What does freedom mean to you?
Is it being able to walk down the street or into a school building carrying a loaded gun?
Is it being able to ride a motorcycle without a helmet?
Is it having the government refrain from regulating your commercial business?
Is it being able to drive at night without fear of encountering a drunk-driving checkpoint?
Is it talking or texting on your cell phone while you drive?
All those things have been described at times as freedom issues, but none of them are what I think of as freedom. Neither is the implicit concept of freedom espoused by many conservatives, who seem to believe that freedom means the right to make as much money as you can in any way you can without having to pay much of it out in taxes.
For some people freedom relates directly to a specific situation. A teenager counting down the days to adulthood has a concept of freedom that I don’t even think about any more because I’ve enjoyed it for so long. Similarly, a resident of a nation that has been occupied or colonized by another has a specific idea of freedom related to throwing off the yoke of the oppressor.
A good point to begin any discussion about freedom would be Franklin D. Roosevelt’s statement of Four Freedoms, laid out in his 1941 State of the Union address. Roosevelt said everyone should enjoy:
Freedom of speech and expression.
Freedom of worship.
Freedom from want.
Freedom from fear.
The first two are right out of our First Amendment and are now taken for granted by all Americans. The latter two are considerably trickier. How, after all, do you precisely define freedom from want? And how, having defined it, do you cause it to happen in a large, complex technological society that relies for its prosperity on vigorous economic competition?
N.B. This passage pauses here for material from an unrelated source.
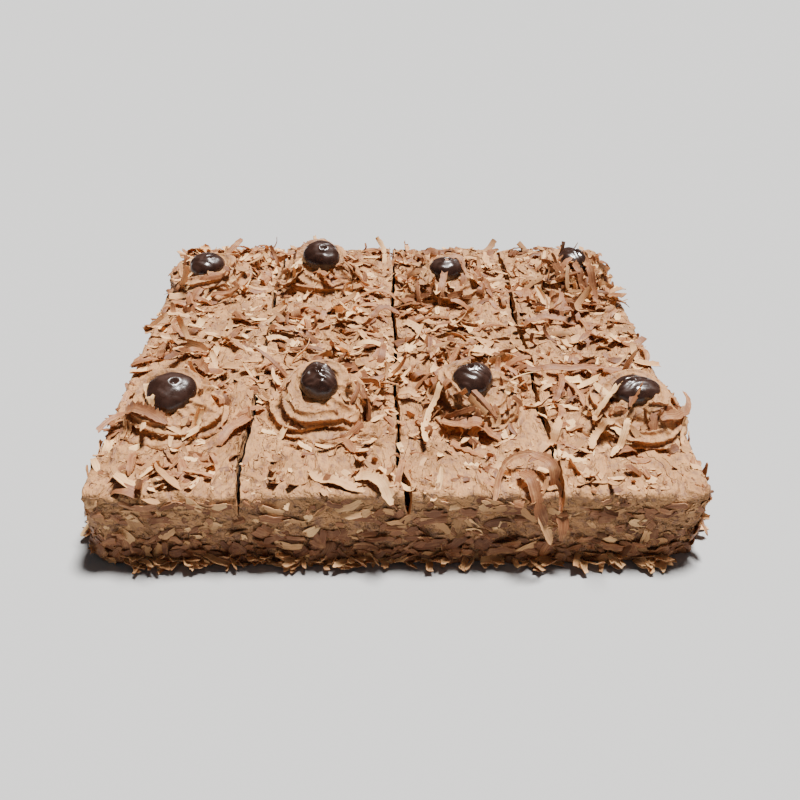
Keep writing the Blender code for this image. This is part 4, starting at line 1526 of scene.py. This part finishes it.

Those are questions above my pay grade, but I think Roosevelt was right to put them into the equation. Any concept of freedom in modern society has to address these security issues to some extent.
Certainly most Americans would consider it a basic, if not Constitutionally specified, right to choose a field of work and to advance in it as far as their talents can carry them. It’s a big part of the whole pursuit of happiness thing, and our identities are now so wrapped up in our work that it’s a key part of our sense of self.
If you have a job with one employer and feel stuck in it, you’re welcome to try to sell your services to another employer. But if you fear that your medical coverage might not be picked up at the new job owing to a pre-existing condition, you’re pretty much stuck. It’s a loss of freedom by any reasonable interpretation of the word, but it’s not a freedom issue that gets much attention.
From another perspective, we have the freedom to take the risk of starting a business. But if the cost of failure were years in a wretched debtors’ prison, how many people would take the chance? Liberal bankruptcy laws, which give people a greater leeway to take chances, would have to be seen in that light as a freedom issue.
Freedom, for me, is the ability to believe what I choose and to follow my star in search of reasonable happiness. That happens within a society whose laws, values and traditions lend support to those efforts. I can’t be free alone.